En ce qui concerne la
séparation des pouvoirs, on ne peut souhaiter qu’elle se renforcer dans
l’intérêt de la démocratie représentative.
MO :
Qu’est-ce qui urge aujourd’hui sur le plan institutionnel ?
SEM :
Qu’est ce qui urge sur le plan institutionnel ? Je vous renvoie à ce que
j’ai dit plus haut. Pour ma part, l’urgence c’est la lutte contre la pauvreté
tant morale que matérielle. Il faut redéfinir des valeurs et les vertus qui ont
toujours, depuis la nuit des temps, précédé l’éclosion des grandes civilisations,
des grands peuples : l’honnêteté, la franchise, l’abnégation, l’altruisme,
le culte de l’effort, l’amour du travail, l’amour de la patrie. Ah l’amour de
sa patrie. Rien de grand ne se peut se faire sans ces vertus morales. Il faut
donc les inculquer à nos enfants et nous assurer qu’ils les appliquent. Le
reste viendra puisqu’il n’y aura plus ni tricherie, ni démagogie, ni politique
mensonge eau sens où l’entend SCHWAZERBERG.
MO :
A quoi va ressembler le paysage politique (les partis politiques), sur combien
de pôles pourra s’exprimer le jeu politique ?
SEM :
Tout dépendra des programmes de société des uns et des autres. Ceux qui
n’auront rien de concret à proposer au peuple Camerounais vont naturellement disparaître.

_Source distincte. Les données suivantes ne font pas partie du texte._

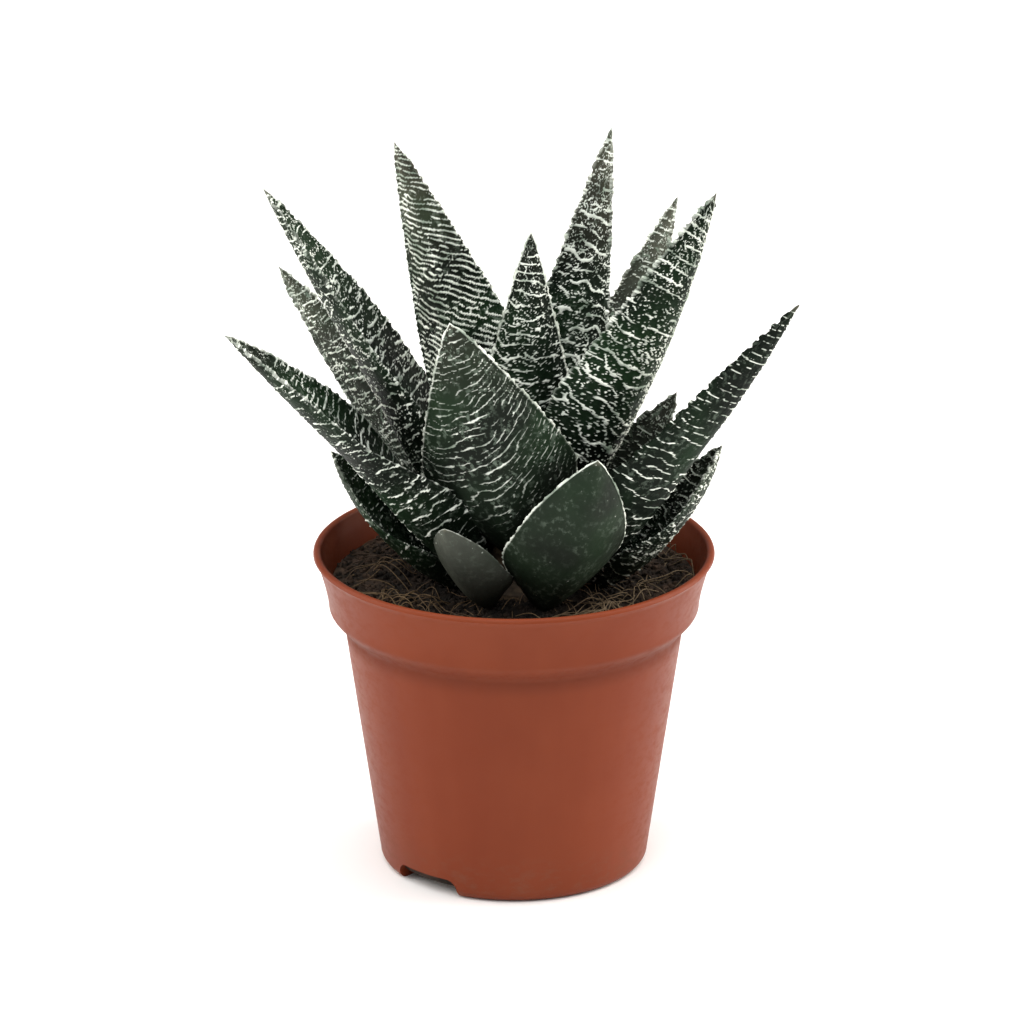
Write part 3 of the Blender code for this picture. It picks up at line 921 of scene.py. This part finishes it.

Ceux qui auront quelque chose de sérieux à proposer vont perdurer et il
appartiendra à chaque Camerounais d’adhérer au programme de société qui lui
paraît adapté à la réalité et à ses convictions. Combien de pôles ? On ne
saurait le présager. Wait and see
MO :
Les repères sociologiques jusque là en vigueur vont-ils changer ?
SEM :
Il faut qu’ils changent. Quels sont ces repères aujourd’hui ? Je ne sais
pas si c’est à ceux là que vous pensiez en posant votre question. Mais pour ma
part ces repères sont :
-
La politique politicienne ;
-
La démagogie ou la politique mensonge
-
La course effrénée au pouvoir
-
L’appât du gain facile
-
La corruption
-
Le clientélisme
-
Le tribalisme
Par conséquent je dis, et c’est mon entière
conviction que tant qu’on adhérera dans un parti politique parce que ce parti
est au pouvoir, qu’il distribue les prébendes, tant qu’on adhérera dans un
parti parce que les responsables de ce dernier sont de sa tribu et de sa
région, rien ne changera. On assistera qu’a une guerre entre clans se disputant
la vedette ou comme on dit se « disputant la mangeoire »
Mais le jour où des programmes de société
privilégiant le Cameroun dans leur conception comme dans leur application
seront les seuls repères pour la conquête du pouvoir, ce jour-là, dise-je, on
pourrait alors penser que les choses ont changé. Ce n’est pas facile, je le
sais. Car les forces de pesanteur, les forces d’inertie et rétrogrades ont la
peau dure. Mais il faut espérer et faut lutter pour qu’elles cessent.
MO :
quel
rôle devra jouer la presse dans la démocratie camerounaise ?
Samuel
Efoua Mbozoo : un rôle de premier plan, dois-je dire.
Vous êtes les historiens du présent qui préparez l’avenir. Vous devez donc
informer sur le présent pour préparer l’avenir. Votre rôle d’éducateur st dans
notre pays primordial. Toutes les couches sociales ne savent pas encore lire
les langues étrangères devenues nationales. Vous devez les éduquez en les
informant dans nos langues nationales. Au même titre que le maître à l’école,
que le parent en famille explique à l’élève on a l’enfant lorsque ce dernier
pose une question sur le monde qu’il découvre, vous devez à votre tour
expliquer à nos concitoyens qui n’ont pas la chance d’acheter un journal, d’acheter
une télé, mais qui peuvent parfois écouter la radio chez le voisin, vous devez
leur expliquer, dise-je, le pourquoi et le comment des informations que vous
portez à leur connaissance. Cela suppose que vous même, le journaliste lui-même
vous êtes au fait de ce dont vous parlez, de ce sur quoi vous écrivez,
c’est-à-dire que vous faites de l’investigation. Journalisme d’investigation,
j’en ai entendu déjà parler dans notre pays.
Lorsque vous aurez bien expliqué, bien
informé, sans parti pris, vous verrez que vos lecteurs, vos téléspectateurs,
vos auditeurs se feront eux-mêmes une idée exacte de l’information dispensée.
Vous aurez rendu grand service à la démocratie camerounaise naissante.